● Recorded data:
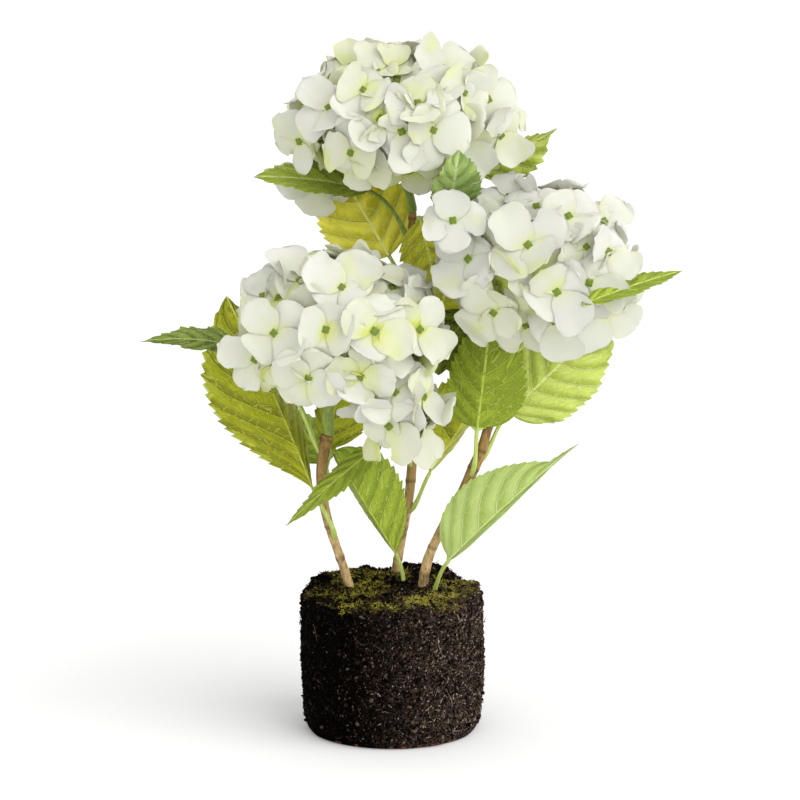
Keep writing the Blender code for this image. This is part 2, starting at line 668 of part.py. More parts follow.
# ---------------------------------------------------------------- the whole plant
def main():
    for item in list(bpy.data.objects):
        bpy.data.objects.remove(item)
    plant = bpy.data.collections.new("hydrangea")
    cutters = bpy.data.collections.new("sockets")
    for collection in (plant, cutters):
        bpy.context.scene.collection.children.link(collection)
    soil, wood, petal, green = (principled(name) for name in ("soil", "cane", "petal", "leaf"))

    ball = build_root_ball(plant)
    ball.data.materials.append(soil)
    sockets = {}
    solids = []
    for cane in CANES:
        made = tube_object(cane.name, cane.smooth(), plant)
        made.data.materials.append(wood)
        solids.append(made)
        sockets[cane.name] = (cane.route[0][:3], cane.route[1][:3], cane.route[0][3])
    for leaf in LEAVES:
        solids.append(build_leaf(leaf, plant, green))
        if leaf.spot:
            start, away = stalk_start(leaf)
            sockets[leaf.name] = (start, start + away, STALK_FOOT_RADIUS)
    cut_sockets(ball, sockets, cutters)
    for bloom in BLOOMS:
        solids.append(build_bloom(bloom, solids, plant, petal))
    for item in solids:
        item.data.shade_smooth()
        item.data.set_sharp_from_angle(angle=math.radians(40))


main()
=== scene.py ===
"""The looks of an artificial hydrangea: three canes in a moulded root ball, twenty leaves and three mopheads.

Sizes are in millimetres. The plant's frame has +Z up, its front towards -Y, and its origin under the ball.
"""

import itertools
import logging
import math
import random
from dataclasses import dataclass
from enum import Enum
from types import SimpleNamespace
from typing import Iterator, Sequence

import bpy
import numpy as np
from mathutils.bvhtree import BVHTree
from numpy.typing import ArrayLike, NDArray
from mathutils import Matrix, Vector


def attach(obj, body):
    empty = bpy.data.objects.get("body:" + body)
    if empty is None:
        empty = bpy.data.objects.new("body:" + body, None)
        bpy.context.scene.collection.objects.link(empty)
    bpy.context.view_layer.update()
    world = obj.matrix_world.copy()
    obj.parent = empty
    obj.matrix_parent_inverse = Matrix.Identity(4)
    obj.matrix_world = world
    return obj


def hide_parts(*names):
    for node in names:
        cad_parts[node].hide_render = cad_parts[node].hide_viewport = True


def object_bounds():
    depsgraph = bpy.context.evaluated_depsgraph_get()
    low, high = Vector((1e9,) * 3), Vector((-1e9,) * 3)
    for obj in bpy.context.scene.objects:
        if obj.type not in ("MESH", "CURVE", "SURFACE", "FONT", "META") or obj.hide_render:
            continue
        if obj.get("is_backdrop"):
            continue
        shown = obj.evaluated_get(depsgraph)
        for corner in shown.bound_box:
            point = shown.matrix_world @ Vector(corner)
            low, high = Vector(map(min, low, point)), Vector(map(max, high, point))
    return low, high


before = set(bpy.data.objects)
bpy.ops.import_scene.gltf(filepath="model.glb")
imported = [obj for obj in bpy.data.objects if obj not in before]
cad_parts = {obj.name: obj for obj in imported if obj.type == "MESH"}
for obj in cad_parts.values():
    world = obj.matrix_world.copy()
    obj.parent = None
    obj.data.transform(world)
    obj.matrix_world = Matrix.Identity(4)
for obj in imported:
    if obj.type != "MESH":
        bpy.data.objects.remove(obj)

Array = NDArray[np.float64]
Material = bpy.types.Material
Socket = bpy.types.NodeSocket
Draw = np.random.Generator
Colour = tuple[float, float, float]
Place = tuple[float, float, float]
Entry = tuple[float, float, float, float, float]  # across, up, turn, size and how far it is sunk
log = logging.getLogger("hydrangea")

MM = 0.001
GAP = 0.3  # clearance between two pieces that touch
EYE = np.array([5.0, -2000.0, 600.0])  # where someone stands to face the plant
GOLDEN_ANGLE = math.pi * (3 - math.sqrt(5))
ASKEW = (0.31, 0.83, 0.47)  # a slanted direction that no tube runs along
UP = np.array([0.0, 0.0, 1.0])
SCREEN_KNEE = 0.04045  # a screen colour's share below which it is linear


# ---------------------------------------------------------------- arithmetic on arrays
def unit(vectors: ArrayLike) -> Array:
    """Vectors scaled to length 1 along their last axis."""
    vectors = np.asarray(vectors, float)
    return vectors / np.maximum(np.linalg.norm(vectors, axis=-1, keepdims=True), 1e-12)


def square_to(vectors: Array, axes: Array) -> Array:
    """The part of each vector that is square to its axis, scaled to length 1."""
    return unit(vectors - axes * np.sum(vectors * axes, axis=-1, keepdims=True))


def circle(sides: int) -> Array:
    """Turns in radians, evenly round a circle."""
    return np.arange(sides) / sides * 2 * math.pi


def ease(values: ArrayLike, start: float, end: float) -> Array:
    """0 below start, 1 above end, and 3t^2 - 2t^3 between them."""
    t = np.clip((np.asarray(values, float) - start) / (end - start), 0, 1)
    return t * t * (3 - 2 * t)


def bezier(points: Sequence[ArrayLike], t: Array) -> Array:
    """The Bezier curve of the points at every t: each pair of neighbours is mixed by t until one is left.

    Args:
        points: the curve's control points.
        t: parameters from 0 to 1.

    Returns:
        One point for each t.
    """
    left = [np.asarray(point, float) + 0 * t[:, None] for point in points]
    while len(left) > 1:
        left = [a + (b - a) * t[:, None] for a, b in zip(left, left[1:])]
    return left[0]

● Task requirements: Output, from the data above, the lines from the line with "Vector(map(max, high, point))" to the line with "bpy.data.objects.remove(obj)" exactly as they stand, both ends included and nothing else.

● Exercise output:
            low, high = Vector(map(min, low, point)), Vector(map(max, high, point))
    return low, high


before = set(bpy.data.objects)
bpy.ops.import_scene.gltf(filepath="model.glb")
imported = [obj for obj in bpy.data.objects if obj not in before]
cad_parts = {obj.name: obj for obj in imported if obj.type == "MESH"}
for obj in cad_parts.values():
    world = obj.matrix_world.copy()
    obj.parent = None
    obj.data.transform(world)
    obj.matrix_world = Matrix.Identity(4)
for obj in imported:
    if obj.type != "MESH":
        bpy.data.objects.remove(obj)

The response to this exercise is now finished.